Reporter: RR Putri Werdiningsih | Editor: Barratut Taqiyyah Rafie
JAKARTA. Membuka tahun 2017, harga minyak langsung melesat ke level tertinggi sejak September 2015. Dampak pembatasan produksi minyak oleh Organization of the Petroleum Exporting Countries (OPEC) dan beberapa negara penghasil minyak mulai terasa. Selasa (3/1) pukul 17.28 WIB, harga minyak WTI kontrak pengiriman Februari 2017 di New York Mercantile Exchange menguat 2,33% ke level US$ 54,97 per barel.
Deddy Yusuf Siregar, analis Asia Tradepoint Futures, mengatakan, awal tahun ini minyak mentah didorong oleh berbagai sentimen positif. Pertama, kesepakatan pembatasan produksi OPEC sebanyak 1,2 juta barel per hari, atau dengan target produksi 32,5-33 juta barel per hari, turun dari sebelumnya 33,64 juta barel per hari.

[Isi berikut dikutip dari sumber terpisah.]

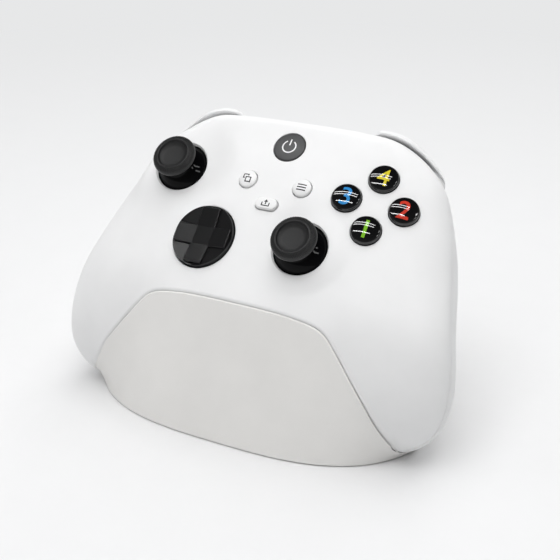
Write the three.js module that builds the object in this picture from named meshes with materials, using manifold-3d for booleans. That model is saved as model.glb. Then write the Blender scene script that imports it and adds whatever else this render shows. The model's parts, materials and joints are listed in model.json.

Pemangkasan produksi salah satunya dilakukan oleh Kuwait. Mengutip surat kabar Al-Anba, Kuwait Oil Co memangkas produksi 130.000 barel per hari sehingga produksinya hanya menjadi 2,75 juta barel per hari.
Kedua, "Sentimen positif juga datang dari cuitan Donald Trump di Twitter yang memperingatkan Korea Utara agar tidak lagi meluncurkan uji coba rudal balistik," kata Deddy.
Memburuknya kondisi geopolitik bisa mempengaruhi distribusi dan harga minyak. Ketiga, indeks belanja manajer sektor manufaktur Caixin China di Desember meningkat ke level 51,9 dari bulan November di level 50,9.
Dengan perbaikan ini, diharapkan impor minyak China akan meningkat. Analis Finex Berjangka Nanang Wahyudi juga melihat, sentimen positif masih akan berlanjut hingga pertengahan tahun.
Beberapa negara penghasil minyak baru merencanakan pembatasan produksi mulai pada akhir kuartal I. Misalnya Oman baru akan mengurangi produksi pada bulan Maret dan Rusia pertengahan tahun ini. Dengan sentimen positif tersebut, Nanang memprediksi harga minyak bisa menguat hingga US$ 80 per barel tahun ini.
Tantangan harga Tetapi sejumlah sentimen negatif juga bisa menahan laju harga minyak. Menurut Nanang, penguatan dollar AS perlu diwaspadai. Apalagi pada 20 Januari Donald Trump akan resmi dilantik jadi presiden AS.
Kebijakan Trump yang progresif bisa memperkuat dollar AS. "Padahal sentimen positif terhadap dollar akan menghambat kenaikan harga minyak," terang dia. Apalagi, produksi minyak di AS dan Kanada meningkat.
Awal tahun ini, Negeri Paman Sam telah memiliki 525 rig minyak aktif. Sedangkan, Kanada diprediksi akan mengerek produksi minyak dari 10.000 barel menjadi 31.000 barel tahun ini.
Secara teknikal, harga minyak bergulir di atas garis moving average (MA) 50, MA 100 dan MA 200. Kemudian relative strength index (RSI) telah berada di area positif, yakni level 57. MACD juga bertengger di area positif. Namun stochastic menunjukkan penurunan ke level 38.
Hari ini (4/1) Deddy memperkirakan, harga minyak akan bergerak di rentang US$ 53,60–US$ 56,07 per barel. Sepekan ke depan harga akan bergerak antara US$ 53,60–US$ 56,7 per barel.
Sementara menurut hitungan Nanang, harga minyak hari ini bergerak di kisaran US$ 53- US$ 54,70 dan bergerak antara US$ 50-US$ 56,25 per barel sepekan ke depan.